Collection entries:
## begin
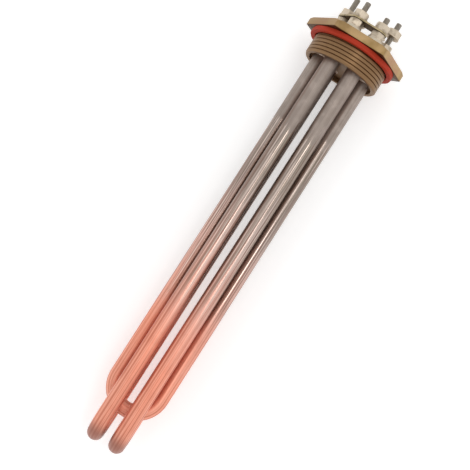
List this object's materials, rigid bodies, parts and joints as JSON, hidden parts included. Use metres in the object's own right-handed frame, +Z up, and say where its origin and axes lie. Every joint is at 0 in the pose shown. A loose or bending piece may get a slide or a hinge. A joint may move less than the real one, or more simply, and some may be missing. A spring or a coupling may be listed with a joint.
{
  "type": "tubular immersion heater",
  "caption": "Screw-in tubular immersion heater: hexagon brass plug, flat gasket, U-shaped sheathed elements and threaded terminals with a star link.",
  "frame": {"origin": "centre of the gasket's sealing face, on the heater's axis", "axes": "+X along the heater's axis towards the terminals, -X into the tank; +Z up, square to two flats of the hexagon; +Y to the left seen from the hairpin tips"},
  "size_m": [0.2995, 0.0646, 0.056],
  "materials": {
    "plug_brass": "turned",
    "link_brass": "satin",
    "gasket_rubber": "matte",
    "sheath_steel": "heat-tinted satin",
    "nut_steel": "plated satin",
    "stud_steel": "threaded",
    "solder": "dull",
    "magnesia": "packed powder",
    "resistance_wire": "oxidised",
    "bush_ceramic": "unglazed"
  },
  "bodies": {
    "root": {"end_bush_1": "bush_ceramic", "end_bush_2": "bush_ceramic", "end_bush_3": "bush_ceramic", "end_bush_4": "bush_ceramic", "end_bush_5": "bush_ceramic", "end_bush_6": "bush_ceramic", "gasket": "gasket_rubber", "heating_coil_cross": "resistance_wire", "heating_coil_left": "resistance_wire", "heating_coil_right": "resistance_wire", "lower_nut_1": "nut_steel", "lower_nut_2": "nut_steel", "lower_nut_3": "nut_steel", "lower_nut_4": "nut_steel", "lower_nut_5": "nut_steel", "lower_nut_6": "nut_steel", "lower_washer_1": "nut_steel", "lower_washer_2": "nut_steel", "lower_washer_3": "nut_steel", "lower_washer_4": "nut_steel", "lower_washer_5": "nut_steel", "lower_washer_6": "nut_steel", "magnesia_cross": "magnesia", "magnesia_left": "magnesia", "magnesia_right": "magnesia", "screw_plug": "plug_brass", "sheath_cross": "sheath_steel", "sheath_left": "sheath_steel", "sheath_right": "sheath_steel", "solder_ring_1": "solder", "solder_ring_2": "solder", "solder_ring_3": "solder", "solder_ring_4": "solder", "solder_ring_5": "solder", "solder_ring_6": "solder", "star_link": "link_brass", "terminal_stud_1": "stud_steel", "terminal_stud_2": "stud_steel", "terminal_stud_3": "stud_steel", "terminal_stud_4": "stud_steel", "terminal_stud_5": "stud_steel", "terminal_stud_6": "stud_steel", "upper_nut_1": "nut_steel", "upper_nut_2": "nut_steel", "upper_nut_3": "nut_steel", "upper_nut_4": "nut_steel", "upper_nut_5": "nut_steel", "upper_nut_6": "nut_steel", "upper_washer_1": "nut_steel", "upper_washer_2": "nut_steel", "upper_washer_3": "nut_steel", "upper_washer_4": "nut_steel", "upper_washer_5": "nut_steel", "upper_washer_6": "nut_steel"}
  },
  "joints": []
}
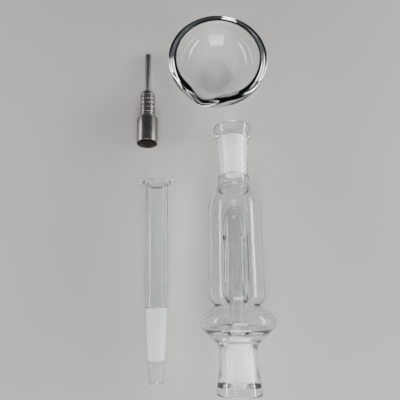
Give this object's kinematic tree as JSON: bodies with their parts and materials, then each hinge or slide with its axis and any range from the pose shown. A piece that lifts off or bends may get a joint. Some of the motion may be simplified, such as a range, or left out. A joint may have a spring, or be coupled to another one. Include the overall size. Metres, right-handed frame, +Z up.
## end
[Written exercise]
Each record above should be restated word for word.

[Correct output]
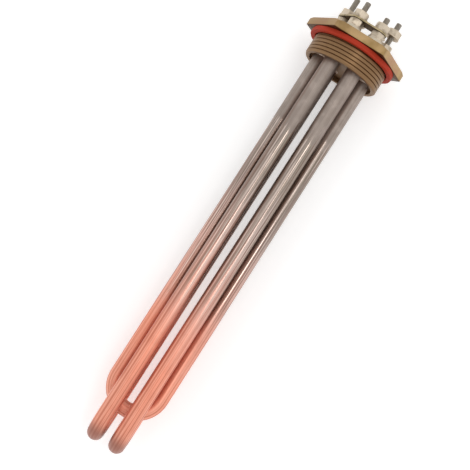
List this object's materials, rigid bodies, parts and joints as JSON, hidden parts included. Use metres in the object's own right-handed frame, +Z up, and say where its origin and axes lie. Every joint is at 0 in the pose shown. A loose or bending piece may get a slide or a hinge. A joint may move less than the real one, or more simply, and some may be missing. A spring or a coupling may be listed with a joint.
{
  "type": "tubular immersion heater",
  "caption": "Screw-in tubular immersion heater: hexagon brass plug, flat gasket, U-shaped sheathed elements and threaded terminals with a star link.",
  "frame": {"origin": "centre of the gasket's sealing face, on the heater's axis", "axes": "+X along the heater's axis towards the terminals, -X into the tank; +Z up, square to two flats of the hexagon; +Y to the left seen from the hairpin tips"},
  "size_m": [0.2995, 0.0646, 0.056],
  "materials": {
    "plug_brass": "turned",
    "link_brass": "satin",
    "gasket_rubber": "matte",
    "sheath_steel": "heat-tinted satin",
    "nut_steel": "plated satin",
    "stud_steel": "threaded",
    "solder": "dull",
    "magnesia": "packed powder",
    "resistance_wire": "oxidised",
    "bush_ceramic": "unglazed"
  },
  "bodies": {
    "root": {"end_bush_1": "bush_ceramic", "end_bush_2": "bush_ceramic", "end_bush_3": "bush_ceramic", "end_bush_4": "bush_ceramic", "end_bush_5": "bush_ceramic", "end_bush_6": "bush_ceramic", "gasket": "gasket_rubber", "heating_coil_cross": "resistance_wire", "heating_coil_left": "resistance_wire", "heating_coil_right": "resistance_wire", "lower_nut_1": "nut_steel", "lower_nut_2": "nut_steel", "lower_nut_3": "nut_steel", "lower_nut_4": "nut_steel", "lower_nut_5": "nut_steel", "lower_nut_6": "nut_steel", "lower_washer_1": "nut_steel", "lower_washer_2": "nut_steel", "lower_washer_3": "nut_steel", "lower_washer_4": "nut_steel", "lower_washer_5": "nut_steel", "lower_washer_6": "nut_steel", "magnesia_cross": "magnesia", "magnesia_left": "magnesia", "magnesia_right": "magnesia", "screw_plug": "plug_brass", "sheath_cross": "sheath_steel", "sheath_left": "sheath_steel", "sheath_right": "sheath_steel", "solder_ring_1": "solder", "solder_ring_2": "solder", "solder_ring_3": "solder", "solder_ring_4": "solder", "solder_ring_5": "solder", "solder_ring_6": "solder", "star_link": "link_brass", "terminal_stud_1": "stud_steel", "terminal_stud_2": "stud_steel", "terminal_stud_3": "stud_steel", "terminal_stud_4": "stud_steel", "terminal_stud_5": "stud_steel", "terminal_stud_6": "stud_steel", "upper_nut_1": "nut_steel", "upper_nut_2": "nut_steel", "upper_nut_3": "nut_steel", "upper_nut_4": "nut_steel", "upper_nut_5": "nut_steel", "upper_nut_6": "nut_steel", "upper_washer_1": "nut_steel", "upper_washer_2": "nut_steel", "upper_washer_3": "nut_steel", "upper_washer_4": "nut_steel", "upper_washer_5": "nut_steel", "upper_washer_6": "nut_steel"}
  },
  "joints": []
}
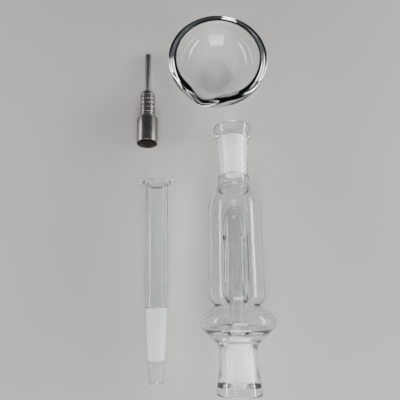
Give this object's kinematic tree as JSON: bodies with their parts and materials, then each hinge or slide with its axis and any range from the pose shown. A piece that lifts off or bends may get a joint. Some of the motion may be simplified, such as a range, or left out. A joint may have a spring, or be coupled to another one. Include the overall size. Metres, right-handed frame, +Z up.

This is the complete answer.